Title :
Using kernel PCA to improve eigenvoice speaker adaptation
Author :
Mak, Brian ; Kwok, James T. ; Ho, Simon
Author_Institution :
Dept. of Comput. Sci., Hong Kong Univ. of Sci. & Technol., China
Abstract :
Eigenvoice-based methods have been shown to be effective for fast speaker adaptation when only a small amount of adaptation data is available. Conventionally, these methods employ linear principal component analysis (PCA) to find the most important eigenvoices. Recently, in what we called kernel eigenvoice (KEV) speaker adaptation, we suggested the use of kernel PCA to compute the eigenvoices so as to exploit possible nonlinearity in the data.
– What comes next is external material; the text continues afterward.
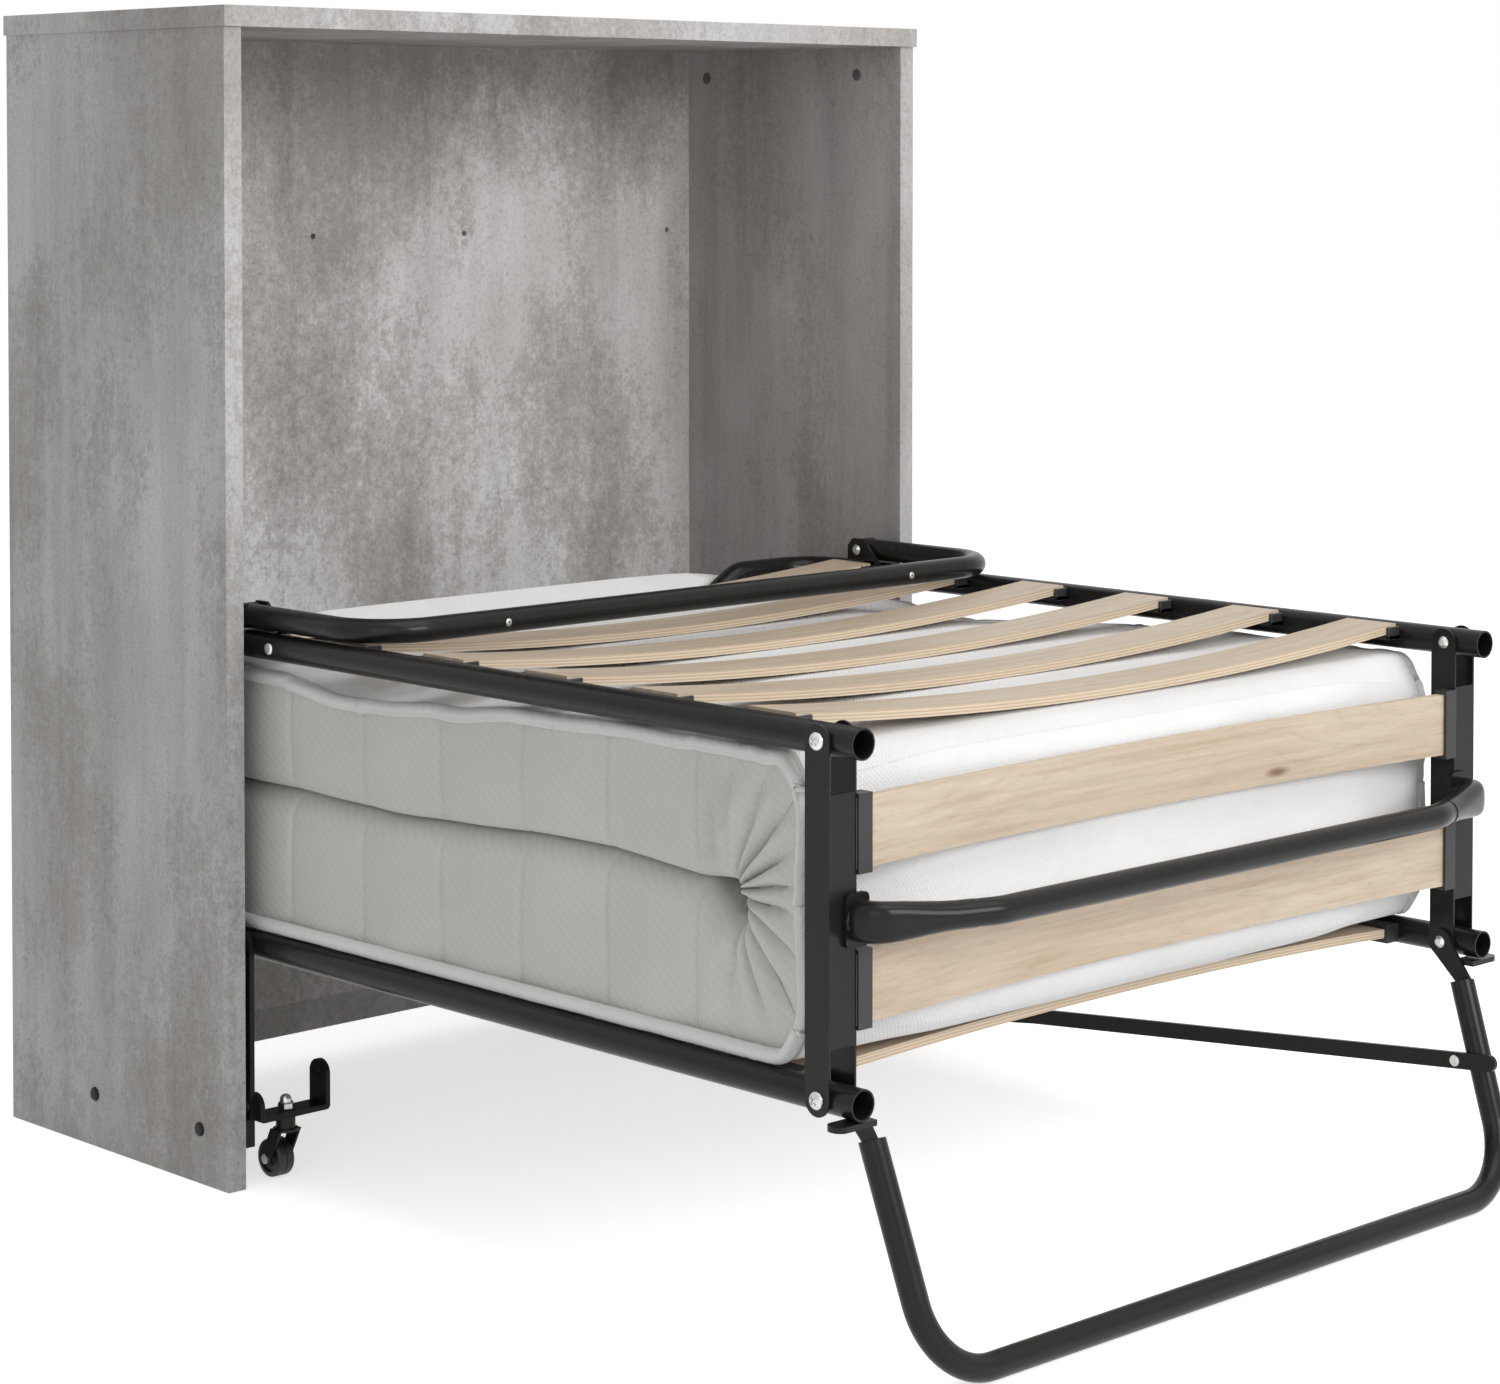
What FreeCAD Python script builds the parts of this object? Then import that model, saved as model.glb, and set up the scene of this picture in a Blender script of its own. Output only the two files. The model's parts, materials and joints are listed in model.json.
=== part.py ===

The major challenge is that unlike the standard eigenvoice (EV) method, an adapted speaker model found by KEV adaptation resides in the high-dimensional kernel-induced feature space; it is not clear how to obtain the constituent Gaussians of the adapted model that are needed for the computation of state observation likelihoods during the estimation of eigenvoice weights and subsequent decoding. Our solution is the use of composite kernels in such a way that state observation likelihoods can be computed using only kernel functions. In an evaluation on the TIDIGITS task using less than 10s of adaptation speech, it is found that KEV speaker adaptation using composite Gaussian kernels outperforms a speaker-independent model and adapted models found by EV, MAP, or MLLR adaptation using 2.1s and 4.1s of speech.
Keywords :
Gaussian processes; eigenvalues and eigenfunctions; feature extraction; maximum likelihood estimation; principal component analysis; regression analysis; speaker recognition; MAP adaptation; TIDIGITS task; adapted speaker model; composite Gaussian kernels; decoding; eigenvoice weight estimation; high dimensional kernel induced feature space; kernel PCA; kernel eigenvoice speaker adaptation; linear principal component analysis; maximum likelihood linear regression adaptation; speaker independent model; state observation likelihoods; Computer science; Decoding; Face recognition; Gaussian processes; Independent component analysis; Kernel; Maximum likelihood linear regression; Principal component analysis; Speech analysis; State estimation;
Conference_Titel :
Machine Learning and Cybernetics, 2004. Proceedings of 2004 International Conference on
Print_ISBN :
0-7803-8403-2
DOI :
10.1109/ICMLC.2004.1378558